Provenance answers exactly one question: did this artifact come out of this build process. It says nothing about whether the build process was clean, whether the inputs were poisoned, whether the runner was shared with hostile code minutes earlier, or whether the workflow that produced it should have been allowed to run at all. SLSA Build Level 3 specifically promises non-falsifiable provenance and isolated build environments, and the cruel irony of the TanStack incident is that the build environment was technically isolated in the sense SLSA means it, a fresh ephemeral runner, no persistent state between unrelated jobs, but the cache crossed that boundary as a deliberate feature and the contributor PR crossed it as a deliberate feature, and SLSA has nothing to say about either because they're not part of its threat model.
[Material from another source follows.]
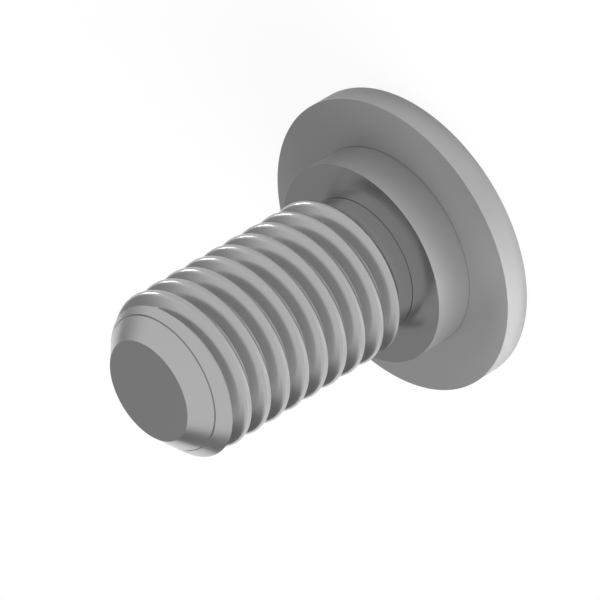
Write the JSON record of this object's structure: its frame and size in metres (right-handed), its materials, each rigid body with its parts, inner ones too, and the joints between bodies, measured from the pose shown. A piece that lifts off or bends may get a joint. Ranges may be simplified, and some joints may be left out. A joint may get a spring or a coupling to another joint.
{
  "type": "star drive screw",
  "caption": "Flat-headed screw with a locating collar, a plain neck, a coarse metric thread, a bevelled point and a six-lobe drive socket.",
  "frame": {"origin": "centre of the head's flat top face, which the screw stands on", "axes": "+Z along the screw's axis from the head to the point; one lobe of the drive socket lies along +X"},
  "size_m": [0.0186, 0.0186, 0.0209],
  "materials": {
    "screw_steel": "satin"
  },
  "bodies": {
    "root": {"screw": "screw_steel"}
  },
  "joints": []
}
We keep watching teams treat a green provenance check as a binary safe/unsafe verdict, the way people once treated a valid TLS certificate as proof a website was legitimate, and it's the same category error. A cert proves you're talking to who you think you're talking to. It does not prove they're not a phishing site. Provenance proves the artifact is what the pipeline produced. It does not prove the pipeline wasn't subverted. The signing infrastructure is genuinely useful, I'm not arguing you should rip out Sigstore, but if it has quietly become the thing your team points to when someone asks "is our supply chain secure," you've built a confidence machine that produces false negatives under exactly the attack class that's now in the wild and replicating.

The real defense lives upstream of signing, in the shape of the workflow, and it's unglamorous plumbing work that nobody gets to brag about at a conference. Start by auditing every pull_request_target workflow in your org and making an ironclad rule that none of them ever check out and execute fork-controlled code, and if you genuinely need to build a PR you split it into two workflows where the privileged half only ever reads metadata and the unprivileged half does the building with no secrets attached. Scope your secrets and OIDC permissions per job with permissions: blocks set to the minimum, never at the workflow level, because a release job needing id-token write should not share a runner phase with anything that ran untrusted code. Pin your actions to full commit SHAs rather than tags, since a tag like @v4 is mutable and an attacker who compromises an upstream action can repoint it. Treat the Actions cache as untrusted input when it crosses trust boundaries, and for release builds either disable cache restore entirely or use a separate cache scope that PR runs can never write to. Put your publishing step on its own dedicated, locked-down workflow that triggers only on tagged releases from protected branches with required reviews, so that the path to an npm publish is narrow, observable, and physically separated from the noisy contributor-facing CI. None of this needs a vendor. It needs someone to sit down for an afternoon with your .github/workflows directory and a hostile imagination, which is exactly the kind of unglamorous security work we end up doing for clients who assumed their setup was fine because the badges were green. The signature was never the floor. The workflow that earns the signature is.